— Start DATASET RECORDS —
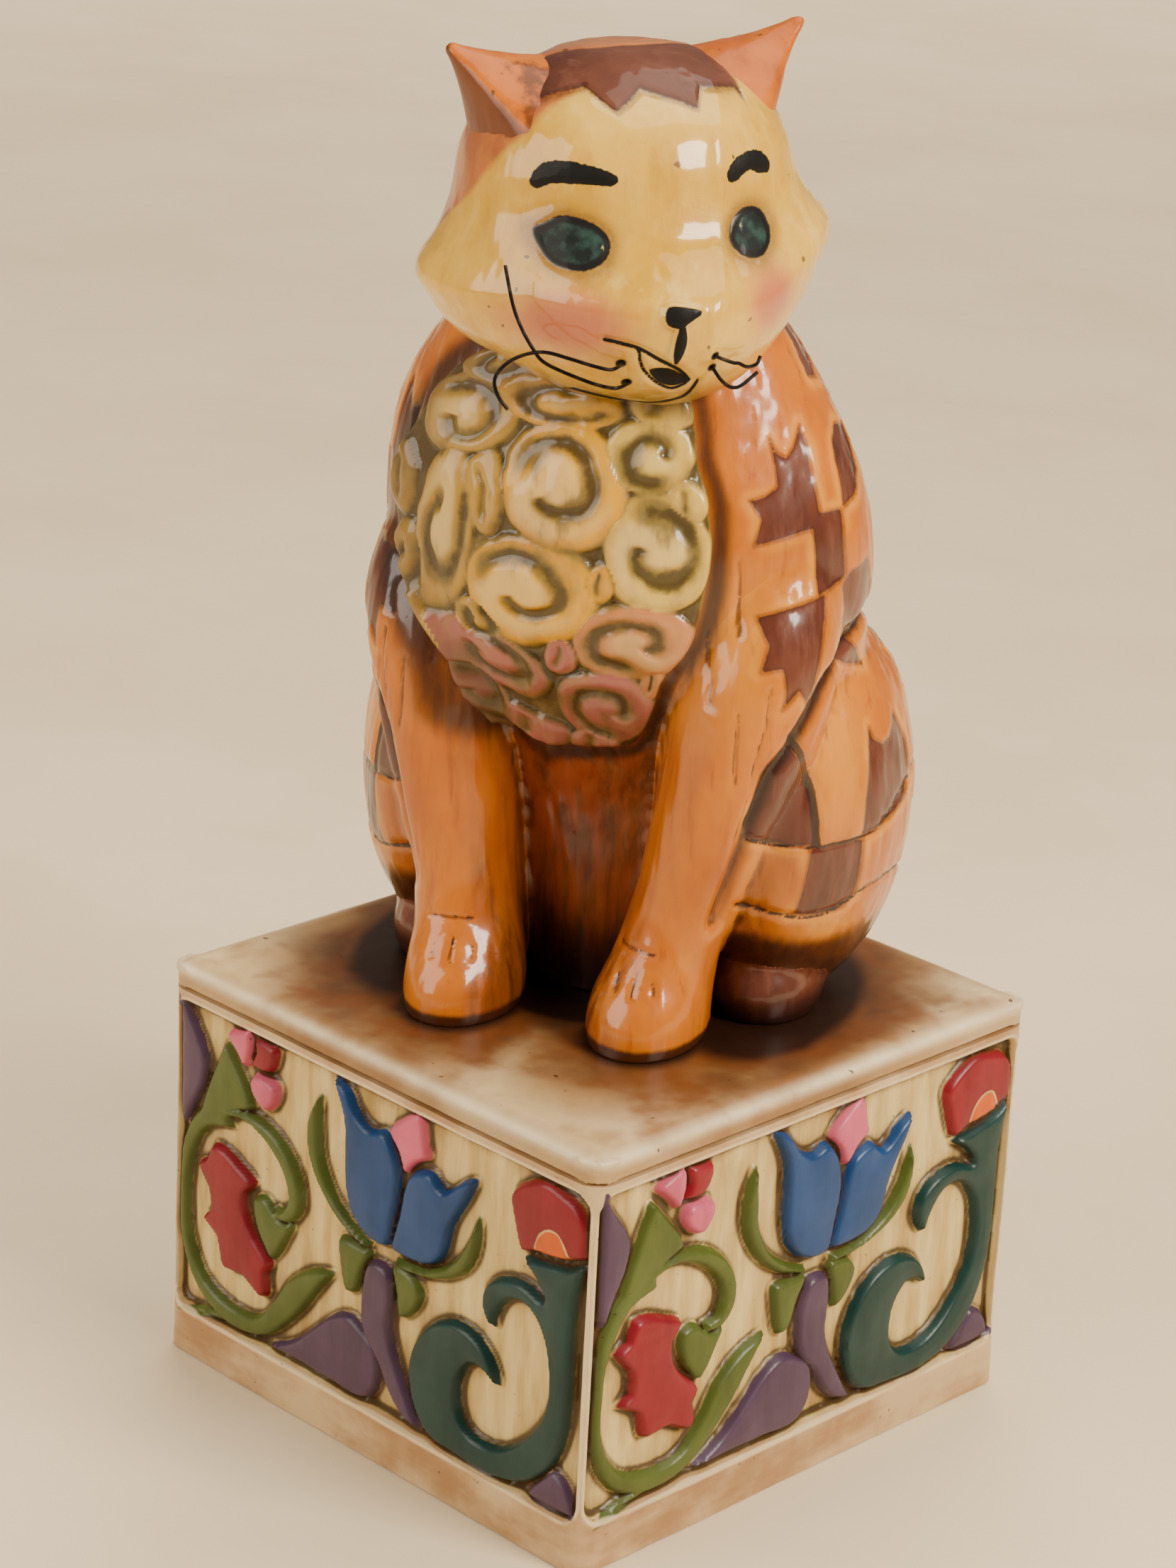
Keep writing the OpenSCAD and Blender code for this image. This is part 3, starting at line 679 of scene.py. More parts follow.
# the cat's carved body, in its own frame; rows give height, middle x, middle y, half width, half depth
body = {
    "torso": [
        [-4, 0, 17, 28, 24], [0, 0, 17, 29, 25], [15, 0, 16.5, 33, 26.5], [35, 0, 15, 35.5, 26.5],
        [50, 0, 11, 38, 28], [66, 0, 4.5, 41, 31], [80, -0.2, 2, 42, 30], [93, -0.8, 0.5, 40.5, 27.5],
        [103, -1.6, 0, 37, 24.5], [112, -1.8, -1.5, 31.5, 22], [119, -1.2, -3, 26, 19.5],
        [124, -0.6, -4, 22, 17]],
    "foreleg": [
        [-4, 16.4, -19, 9, 13.3], [0, 16.4, -19, 9.6, 14], [5, 16.4, -19, 9.9, 14.2],
        [9, 16.7, -18, 9.4, 13.2], [14, 17.6, -15.6, 8.6, 11], [22, 19.4, -14, 8.7, 10.4],
        [32, 22.2, -13, 10, 11.8], [50, 26, -11.5, 12.4, 14], [66, 28.2, -9, 13.6, 14.5],
        [78, 28, -7, 12, 12], [88, 26.5, -5, 8, 8]],
    "legLean": (-1.3, 45),
    "haunch": ((28.8, 13, 34), (18.7, 28.5, 34.5)),
    "hindPaw": ((28.6, 2.5, 4.5), (9.8, 12.5, 9.8)),
    "chest": ((-1, -12.5, 83), (24.5, 15.5, 31)),
    "voxel": 0.75,
    "softening": 12,
}


# a ring that is extruded up through the rows and closed at both ends
def grownForm(name, rows, sides=32):
    high, x, y, wide, deep = rows[0]
    bpy.ops.mesh.primitive_circle_add(vertices=sides, radius=mm, fill_type="NGON")
    form = nameIt(name)
    bpy.ops.object.mode_set(mode="EDIT")
    bpy.context.tool_settings.mesh_select_mode = (False, False, True)
    bpy.ops.mesh.select_all(action="SELECT")
    bpy.ops.transform.resize(value=(wide, deep, 1), center_override=(0, 0, 0))
    bpy.ops.transform.translate(value=(x * mm, y * mm, high * mm))
    for row in rows[1:]:
        step = ((row[1] - x) * mm, (row[2] - y) * mm, (row[0] - high) * mm)
        bpy.ops.mesh.extrude_region_move(TRANSFORM_OT_translate={"value": step})
        middle = (row[1] * mm, row[2] * mm, row[0] * mm)
        bpy.ops.transform.resize(value=(row[3] / wide, row[4] / deep, 1), center_override=middle)
        high, x, y, wide, deep = row
    bpy.ops.mesh.select_all(action="SELECT")
    bpy.ops.mesh.normals_make_consistent(inside=False)
    bpy.ops.object.mode_set(mode="OBJECT")
    return useModifier(form, "SUBSURF", levels=2, render_levels=2)


def eggForm(name, middle, half):
    bpy.ops.mesh.primitive_uv_sphere_add(segments=64, ring_count=40, radius=mm)
    form = nameIt(name)
    bpy.ops.object.mode_set(mode="EDIT")
    bpy.ops.mesh.select_all(action="SELECT")
    bpy.ops.transform.resize(value=half, center_override=(0, 0, 0))
    bpy.ops.transform.translate(value=[v * mm for v in middle])
    bpy.ops.object.mode_set(mode="OBJECT")
    return form


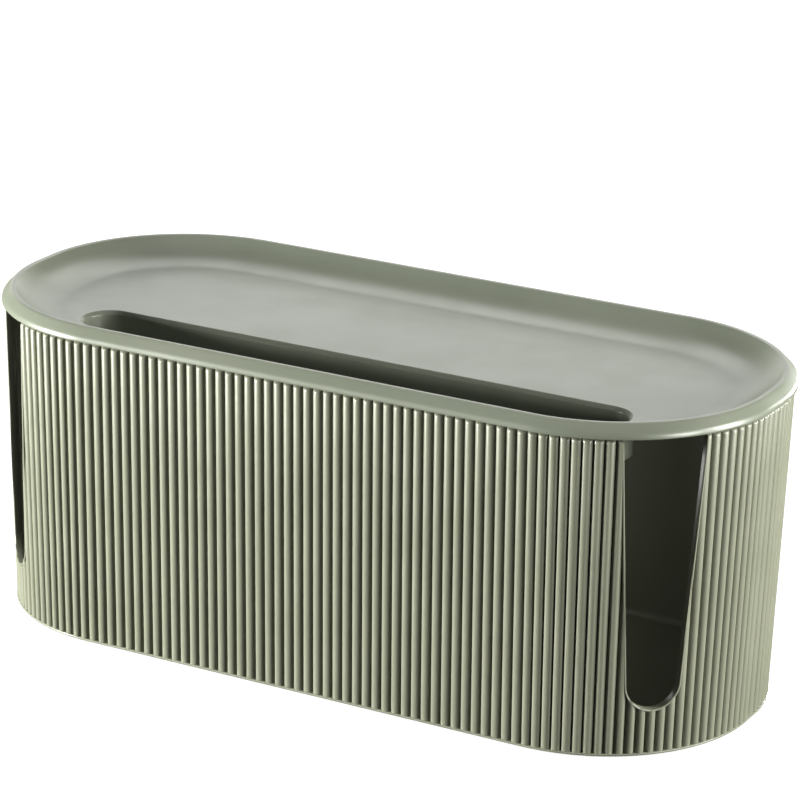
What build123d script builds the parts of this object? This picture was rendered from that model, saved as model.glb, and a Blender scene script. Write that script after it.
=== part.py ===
"""Cable management box: a fluted, round-cornered shell with a lift-off tray lid.

Units are millimetres. +Z is up, +X runs along the box's length and -Y is its front.
The origin lies on the surface the box stands on, under the middle of the box.

Heights stack up from the feet: foot, shell, reveal gap, lid. Outlines are all one
rounded rectangle, drawn smaller by an inset that is measured from the lid's widest edge.
"""
import math
import os

from build123d import *

# ---------------------------------------------------------------- overall outline
lid_length = 320.0          # over the lid's widest edge
lid_width = 142.5           # over the lid's widest edge
end_flat = 9.5              # straight stretch in the middle of each end

# ---------------------------------------------------------------- shell
shell_height = 122.1        # underside of the shell to the top of the ribs
shell_wall = 2.1            # behind the grooves
floor_thickness = 2.6
floor_corner_radius = 3.0   # inside, where the wall meets the floor
draft_inset = 3.5           # the wall leans in by this much, top to bottom
base_band_height = 0.9      # plain band under the ribs
base_band_proud = 0.2       # the band stands out past the rib crests

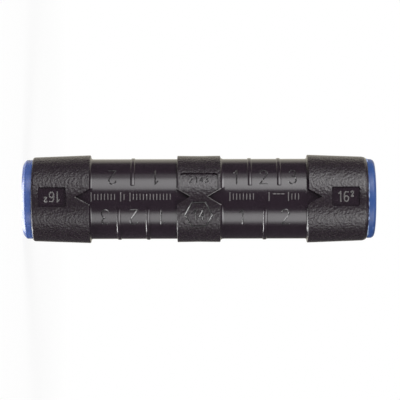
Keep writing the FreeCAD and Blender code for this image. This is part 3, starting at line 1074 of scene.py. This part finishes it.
def turned_aluminium():
    material, tree, shader = new_material("turned_aluminium")
    place = own_place(tree)
    tool_marks = add(
        tree, "ShaderNodeTexWave",
        {"Vector": place, "Scale": 900.0, "Distortion": 0.6, "Detail": 2.0},
        wave_type="BANDS", bands_direction="Z",
    )
    smear = noise(tree, place, 700.0, 4.0)
    feed(shader, {
        "Metallic": 1.0,
        "Base Color": mix_colours(tree, smear, ALUMINIUM, BRIGHT_ALUMINIUM),
        "Roughness": mapped(tree, smear, WHOLE, (0.22, 0.42)),
        "Normal": bumped(tree, tool_marks.outputs["Fac"], 0.5, 0.02 * MM),
    })
    return material


# %% Give each piece its finish
def finish_with(piece, material):
    """The piece wears this material alone."""
    piece.data.materials.clear()
    piece.data.materials.append(material)


finish_with(shell, black)
for piece in (press_numbers, panel_numbers, die_sign):
    finish_with(piece, rubbed_and_highlit)
for piece in (plate_numbers, notch_lips, gauge):
    finish_with(piece, highlit_strip_finish)
finish_with(rings["lower_end_ring"], ring_finish)
finish_with(rings["upper_end_ring"], deep_finish)
for piece in flashes:
    finish_with(piece, flash_and_highlight_finish)
rubber = seal_rubber()
for node in ("lower_seal", "upper_seal"):
    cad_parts[node].material_slots[0].material = rubber
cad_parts["conductor_barrel"].material_slots[0].material = turned_aluminium()
print("materials:", ", ".join(sorted(m.name for m in bpy.data.materials if m.users)))

# %% [markdown]
# ## Studio
# The floor is a plain white plane under the standing sleeve. To the camera it is almost self-lit,
# and wholly so away from the sleeve, so it reads as the white of a catalogue page and still takes a
# soft shadow. Mirror rays and lamp light pass it, so the boxes below reach the sleeve as well.

# %% Floor
FLOOR_SIZE = 40.0
FLOOR_WHITE = (0.9, 0.9, 0.9, 1)
SHADE_SHARE = 0.12
SHADE_RANGE = (0.05, 0.16)
bpy.ops.object.select_all(action="DESELECT")
bpy.ops.mesh.primitive_plane_add(size=FLOOR_SIZE, location=(0, 0, 0))
floor = bpy.context.active_object
floor.name = "studio_floor"
floor_material, tree, shader = new_material("floor_white")
feed(shader, {"Base Color": FLOOR_WHITE, "Roughness": 1.0})
ray = add(tree, "ShaderNodeLightPath").outputs
white_share = mapped(
    tree, vector_maths(tree, "LENGTH", own_place(tree)), SHADE_RANGE, (1 - SHADE_SHARE, 1.0),
    interpolation_type="SMOOTHSTEP",
)
lit = maths(tree, "MULTIPLY", white_share, ray["Is Camera Ray"])
glow = add(tree, "ShaderNodeEmission", {"Color": (1, 1, 1, 1), "Strength": 1.0})
share = add(
    tree, "ShaderNodeMixShader",
    {"Fac": lit, 1: shader.outputs["BSDF"], 2: glow.outputs["Emission"]},
)
through = maths(tree, "MAXIMUM", ray["Is Glossy Ray"], ray["Is Shadow Ray"])
clear = add(tree, "ShaderNodeBsdfTransparent")
surface = add(
    tree, "ShaderNodeMixShader",
    {"Fac": through, 1: share.outputs["Shader"], 2: clear.outputs["BSDF"]},
)
output = next(node for node in tree.nodes if node.type == "OUTPUT_MATERIAL")
feed(output, {"Surface": surface.outputs["Shader"]})
finish_with(floor, floor_material)

# %% [markdown]
# The world is white to the camera. What the glossy tube mirrors matters more: a white backdrop
# behind the sleeve, which only shows at its grazing edges, and a dim room on the camera's side. The
# direction's x and y, made one long, tell the two apart, so the backdrop is as long as the axis.

# %% World
BACKDROP_TURN = math.radians(21)
BACKDROP_RANGE = (0.777, 0.899)
BACKDROP_COLOUR = (0.84, 0.80, 0.68)
ROOM_COLOUR = (0.10, 0.10, 0.10)
AMBIENT_COLOUR = (0.15, 0.15, 0.15)
WHITE = (1, 1, 1)
world = bpy.data.worlds.new("studio")
bpy.context.scene.world = world
world.use_nodes = True
tree = world.node_tree
tree.nodes.clear()
way = add(tree, "ShaderNodeTexCoord").outputs["Generated"]
round_axis = vector_maths(tree, "NORMALIZE", vector_maths(tree, "MULTIPLY", way, (1, 1, 0)))
towards = (-math.sin(BACKDROP_TURN), math.cos(BACKDROP_TURN), 0)
facing = vector_maths(tree, "DOT_PRODUCT", round_axis, towards)
behind = mapped(tree, facing, BACKDROP_RANGE, WHOLE)
mirrored = mix_colours(tree, behind, ROOM_COLOUR, BACKDROP_COLOUR)
ray = add(tree, "ShaderNodeLightPath").outputs
for_glossy = mix_colours(tree, ray["Is Glossy Ray"], AMBIENT_COLOUR, mirrored)
for_camera = mix_colours(tree, ray["Is Camera Ray"], for_glossy, WHITE)
background = add(tree, "ShaderNodeBackground", {"Color": for_camera, "Strength": 1.0})
add(tree, "ShaderNodeOutputWorld", {"Surface": background.outputs["Background"]})

# %% [markdown]
# Two tall soft boxes stand in front, one each side. Their mirror images are the two grey bands
# that run along the tube. A band's place on the tube fixes the direction of its box: a mirror
# turned by an angle throws light back at twice that angle. Each box is two lamps, a wide weak one
# and a narrow one in it, as a real box is brightest in the middle. Their light is narrowed and
# turned upwards, so it gets weaker towards the sleeve's lower end. A third box below that end
# lights what faces it. Two more down there have to be strong to show in a narrow slope. One makes
# the slanting strokes flash and one draws the pale rim on the ring. On the whole wall they would
# make a white glare for anyone who looks at the sleeve from above, so each is linked to its own
# pieces and lights no other.

# %% Soft boxes
BOX_DISTANCE = 0.70
BOX_HEIGHT = 1.3
BOX_SPREAD = math.radians(90)
BOX_TURN = math.radians(26.5)


def soft_box(name, radiance, direction, width, height, turn=0.0, pieces=()):
    """A lamp in this direction from the sleeve's middle, turned to face it or by turn above it.

    Where pieces are given, it lights those alone.
    """
    lamp = bpy.data.lights.new(name, "AREA")
    lamp.shape = "RECTANGLE"
    lamp.size = width
    lamp.size_y = height
    lamp.energy = radiance * math.pi * width * height
    if turn:
        # Narrowed light fades to nothing at half its spread, so the energy makes up for the turn
        lamp.spread = BOX_SPREAD
        half = BOX_SPREAD / 2
        lamp.energy *= (math.tan(half) - half) / (math.tan(half) - math.tan(turn))
    holder = bpy.data.objects.new(name, lamp)
    bpy.context.scene.collection.objects.link(holder)
    towards_box = Vector(direction).normalized()
    across = Vector((0, 0, 1)).cross(towards_box).normalized()
    back = Matrix.Rotation(-turn, 3, across) @ towards_box
    place = Matrix((across, back.cross(across), back)).transposed().to_4x4()
    place.translation = Vector((0, 0, MIDDLE)) + BOX_DISTANCE * towards_box
    holder.matrix_world = place
    if pieces:
        lit = bpy.data.collections.new(f"{name}_pieces")
        for piece in pieces:
            lit.objects.link(piece)
        holder.light_linking.receiver_collection = lit
    print(f"{name}: {width:.2f} by {height:.2f} m, {lamp.energy:.1f} W")


def side_box(name, radiance, first, last):
    """A tall box between two angles round from the front, in degrees, as the sleeve sees it."""
    middle = math.radians((first + last) / 2)
    width = 2 * BOX_DISTANCE * math.tan(math.radians(abs(last - first) / 2))
    direction = (math.sin(middle), -math.cos(middle), 0)
    soft_box(name, radiance, direction, width, BOX_HEIGHT, BOX_TURN)


side_box("left_box", 1.1, -74, -23.5)
side_box("left_core", 2.9, -58, -23.5)
side_box("right_box", 1.2, 39, 79)
side_box("right_core", 2.1, 45, 72)
soft_box("end_box", 8.5, (0.30, 0.43, -0.85), 0.80, 0.55)
slanting_marks = (press_numbers, panel_numbers, die_sign)
soft_box("spark_box", 13.0, (-0.09, -0.24, -0.965), 0.32, 0.13, pieces=slanting_marks)
lower_rim = (rings["lower_end_ring"],)
soft_box("rim_box", 8.0, (-0.06, 0.10, -0.99), 0.45, 0.60, pieces=lower_rim)

# %% [markdown]
# ## Camera
# The sleeve lies across the picture, so the camera is rolled a quarter turn: picture right is +z.
# A long lens from 45 cm gives the mild perspective, and a swing of three degrees towards +x puts
# the front line just above the middle of the tube.

# %% Camera
CAMERA_DISTANCE = 0.450
CAMERA_SWING = math.radians(3.1)
CAMERA_TILT = math.radians(0.15)
PICTURE_PIXELS = 400
PICTURE_WIDTH = 82.76 * MM
CENTRE_X_PIXEL = 198.9
CENTRE_Y_PIXEL = 198.8
SENSOR = 36.0
pixel = PICTURE_WIDTH / PICTURE_PIXELS
forward = Vector((-math.sin(CAMERA_SWING), math.cos(CAMERA_SWING), 0))
along = Vector((0, 0, 1))
upwards = along.cross(forward)
right = math.cos(CAMERA_TILT) * along - math.sin(CAMERA_TILT) * upwards
up = math.sin(CAMERA_TILT) * along + math.cos(CAMERA_TILT) * upwards
aim = Vector((0, 0, MIDDLE))
aim += (PICTURE_PIXELS / 2 - CENTRE_X_PIXEL) * pixel * right
aim -= (PICTURE_PIXELS / 2 - CENTRE_Y_PIXEL) * pixel * up
camera_data = bpy.data.cameras.new("catalogue_camera")
camera_data.sensor_width = SENSOR
camera_data.lens = SENSOR * CAMERA_DISTANCE / PICTURE_WIDTH
camera_data.clip_start = 0.01
camera = bpy.data.objects.new("catalogue_camera", camera_data)
bpy.context.scene.collection.objects.link(camera)
place = Matrix((right, up, -forward)).transposed().to_4x4()
place.translation = aim - CAMERA_DISTANCE * forward
camera.matrix_world = place
bpy.context.scene.camera = camera
bpy.context.scene.view_settings.view_transform = "Standard"
print(f"lens {camera_data.lens:.1f} mm at {CAMERA_DISTANCE * 1000:.0f} mm")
— End DATASET RECORDS —
DIRECTIONS: The lines to collect are those holding the string "that"; copy them all.

TASK RESULT:
# a ring that is extruded up through the rows and closed at both ends
What build123d script builds the parts of this object? This picture was rendered from that model, saved as model.glb, and a Blender scene script. Write that script after it.
rounded rectangle, drawn smaller by an inset that is measured from the lid's widest edge.
# that run along the tube. A band's place on the tube fixes the direction of its box: a mirror
# turned by an angle throws light back at twice that angle. Each box is two lamps, a wide weak one
# turned upwards, so it gets weaker towards the sleeve's lower end. A third box below that end